*** RECORDS FOR THE EXERCISE

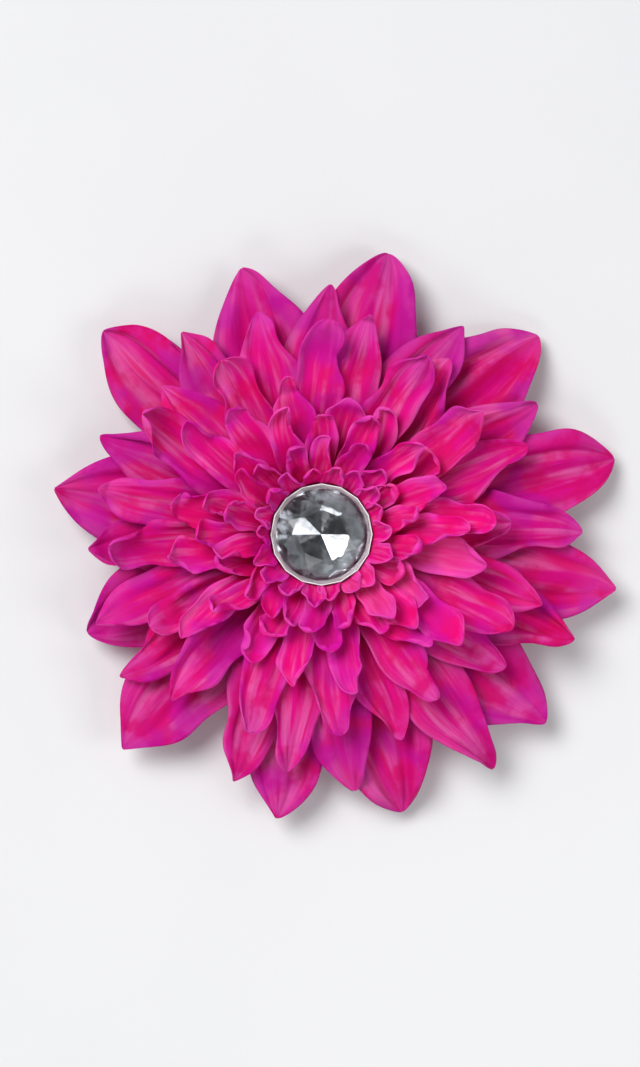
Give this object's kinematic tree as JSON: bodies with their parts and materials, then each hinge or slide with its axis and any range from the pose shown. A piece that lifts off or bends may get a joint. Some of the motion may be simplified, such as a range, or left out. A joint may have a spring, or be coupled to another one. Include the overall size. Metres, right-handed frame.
{
  "type": "pom pom flower magnet",
  "caption": "Layered cloth pom pom flower on a disc magnet, with a faceted crystal centre, for dressing a steel door or board.",
  "frame": {"origin": "centre of the magnet's flat face, which holds to steel or rests on a table", "axes": "+Z out of the flower's face, along its stem; +Y is up when the flower hangs on a door, and +X is to the right of a person facing it"},
  "size_m": [0.1473, 0.1473, 0.0293],
  "materials": {
    "ferrite": "dull dark grey sintered magnet",
    "foam_tape": "soft white foam",
    "felt": "magenta craft felt",
    "glue": "cloudy hot glue",
    "calyx_plastic": "moulded plastic",
    "stem_plastic": "moulded natural plastic",
    "petal_cloth": "hot pink satin cloth with a purple cast and a soft sheen",
    "mirror_foil": "silvered foil",
    "crystal": "clear cut acrylic stone"
  },
  "bodies": {
    "backing": {"magnet_disc": "ferrite", "magnet_tape": "foam_tape", "felt_backing": "felt", "calyx_glue": "glue", "calyx_base": "calyx_plastic", "center_stem": "stem_plastic", "petal_layer_1": "petal_cloth", "spacer_1": "stem_plastic", "spacer_2": "stem_plastic", "spacer_3": "stem_plastic", "spacer_4": "stem_plastic", "spacer_5": "stem_plastic", "spacer_6": "stem_plastic", "spacer_7": "stem_plastic", "petal_layer_8": "petal_cloth", "seat_glue": "glue", "gem_seat": "stem_plastic", "gem_foil": "mirror_foil", "gem_crystal": "crystal"},
    "layer_2": {"petal_layer_2": "petal_cloth"},
    "layer_3": {"petal_layer_3": "petal_cloth"},
    "layer_4": {"petal_layer_4": "petal_cloth"},
    "layer_5": {"petal_layer_5": "petal_cloth"},
    "layer_6": {"petal_layer_6": "petal_cloth"},
    "layer_7": {"petal_layer_7": "petal_cloth"}
  },
  "joints": [
    {"name": "layer_2_turn", "type": "hinge", "parent": "backing", "child": "layer_2", "pos_m": [0, 0, 0.01], "axis": [0, 0, 1], "continuous": true},
    {"name": "layer_3_turn", "type": "hinge", "parent": "backing", "child": "layer_3", "pos_m": [0, 0, 0.0115], "axis": [0, 0, 1], "continuous": true},
    {"name": "layer_4_turn", "type": "hinge", "parent": "backing", "child": "layer_4", "pos_m": [0, 0, 0.013], "axis": [0, 0, 1], "continuous": true},
    {"name": "layer_5_turn", "type": "hinge", "parent": "backing", "child": "layer_5", "pos_m": [0, 0, 0.0145], "axis": [0, 0, 1], "continuous": true},
    {"name": "layer_6_turn", "type": "hinge", "parent": "backing", "child": "layer_6", "pos_m": [0, 0, 0.016], "axis": [0, 0, 1], "continuous": true},
    {"name": "layer_7_turn", "type": "hinge", "parent": "backing", "child": "layer_7", "pos_m": [0, 0, 0.0175], "axis": [0, 0, 1], "continuous": true}
  ]
}
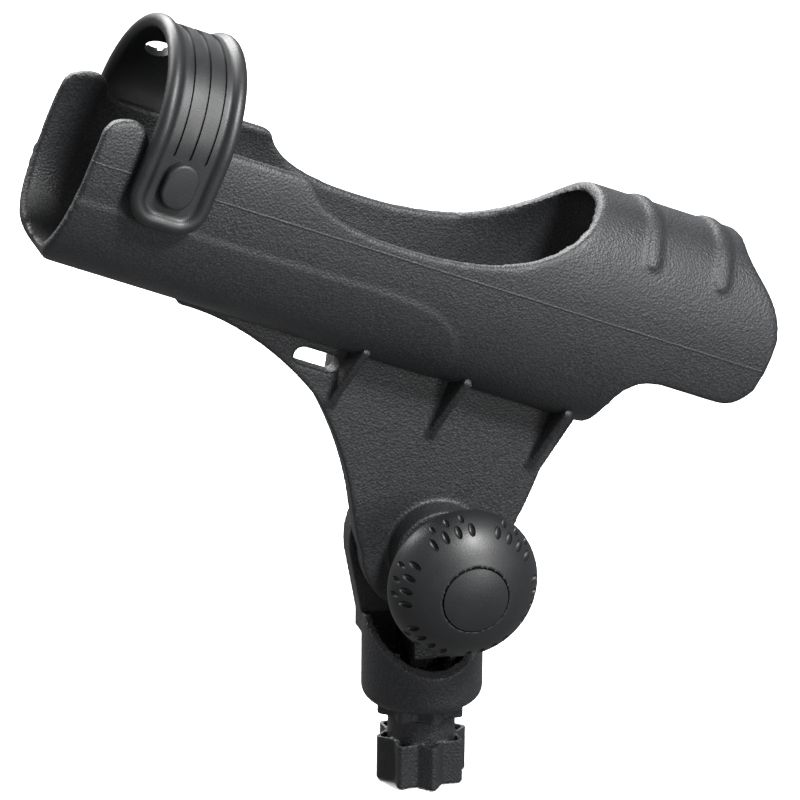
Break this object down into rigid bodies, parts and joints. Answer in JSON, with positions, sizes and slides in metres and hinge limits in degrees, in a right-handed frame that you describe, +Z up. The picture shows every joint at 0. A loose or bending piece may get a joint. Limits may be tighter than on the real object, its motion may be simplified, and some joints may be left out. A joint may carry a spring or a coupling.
{
  "type": "tilting rod holder",
  "caption": "Tilting rod holder: an open-topped oval tube with a closing bail, on a toothed hinge with a clamp knob, over a round collar and a star-shaped deck spigot.",
  "frame": {"origin": "the middle of the star spigot's foot, the lowest point of the part", "axes": "+Z up along the spigot and its collar, +X towards the tube's rear mouth, -Y towards the clamp knob; the tube's open front and its bail are at -X"},
  "size_m": [0.2648, 0.0959, 0.2981],
  "materials": {
    "filled_nylon": "glass-filled nylon, moulded, satin with a fine mottled grain",
    "smooth_nylon": "unfilled nylon, moulded, smooth and slightly glossy",
    "acetal": "acetal, moulded, fine matt",
    "stainless_steel": "bright stainless steel",
    "brass": "turned and knurled brass"
  },
  "bodies": {
    "base": {"base_body": "filled_nylon", "spigot_star": "filled_nylon", "spigot_screw": "stainless_steel", "spigot_washer": "stainless_steel", "spigot_nut": "stainless_steel", "ear_tooth_ring": "acetal", "tilt_bolt": "stainless_steel", "bolt_stop_nut": "stainless_steel", "release_spring": "stainless_steel"},
    "clamp_stack": {"thrust_washer": "stainless_steel"},
    "knob": {"knob_shell": "smooth_nylon", "knob_insert": "brass", "knob_cap": "smooth_nylon"},
    "cradle": {"rod_cradle": "filled_nylon", "cradle_tooth_ring": "acetal", "bail_pivot_near": "acetal", "bail_pivot_far": "acetal"},
    "bail": {"closing_bail": "smooth_nylon"}
  },
  "joints": [
    {"name": "knob_travel", "type": "slide", "parent": "base", "child": "clamp_stack", "axis": [0, -1, 0], "range_m": [0, 0.0025]},
    {"name": "knob_spin", "type": "hinge", "parent": "clamp_stack", "child": "knob", "pos_m": [0.002, 0, 0.091], "axis": [0, -1, 0], "range_deg": [0, 720]},
    {"name": "cradle_tilt", "type": "hinge", "parent": "clamp_stack", "child": "cradle", "pos_m": [0.002, 0, 0.091], "axis": [0, 1, 0], "range_deg": [-60, 45]},
    {"name": "bail_swing", "type": "hinge", "parent": "cradle", "child": "bail", "pos_m": [-0.09988, 0, 0.24843], "axis": [0, 1, 0], "range_deg": [-15, 15]}
  ],
  "couplings": [
    {"joint": "knob_spin", "follows": "knob_travel", "rad_per_m": 5026.5}
  ]
}
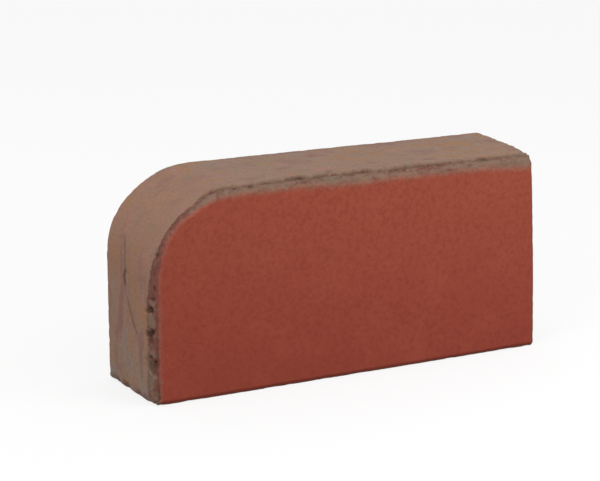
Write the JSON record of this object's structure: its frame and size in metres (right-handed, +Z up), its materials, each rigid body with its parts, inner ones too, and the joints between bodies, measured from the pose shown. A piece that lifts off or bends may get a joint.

******

## EXERCISE INSTRUCTIONS:
Identify every line holding the word "this" and copy it out.

## OUTPUT:
Give this object's kinematic tree as JSON: bodies with their parts and materials, then each hinge or slide with its axis and any range from the pose shown. A piece that lifts off or bends may get a joint. Some of the motion may be simplified, such as a range, or left out. A joint may have a spring, or be coupled to another one. Include the overall size. Metres, right-handed frame.
Break this object down into rigid bodies, parts and joints. Answer in JSON, with positions, sizes and slides in metres and hinge limits in degrees, in a right-handed frame that you describe, +Z up. The picture shows every joint at 0. A loose or bending piece may get a joint. Limits may be tighter than on the real object, its motion may be simplified, and some joints may be left out. A joint may carry a spring or a coupling.
Write the JSON record of this object's structure: its frame and size in metres (right-handed, +Z up), its materials, each rigid body with its parts, inner ones too, and the joints between bodies, measured from the pose shown. A piece that lifts off or bends may get a joint.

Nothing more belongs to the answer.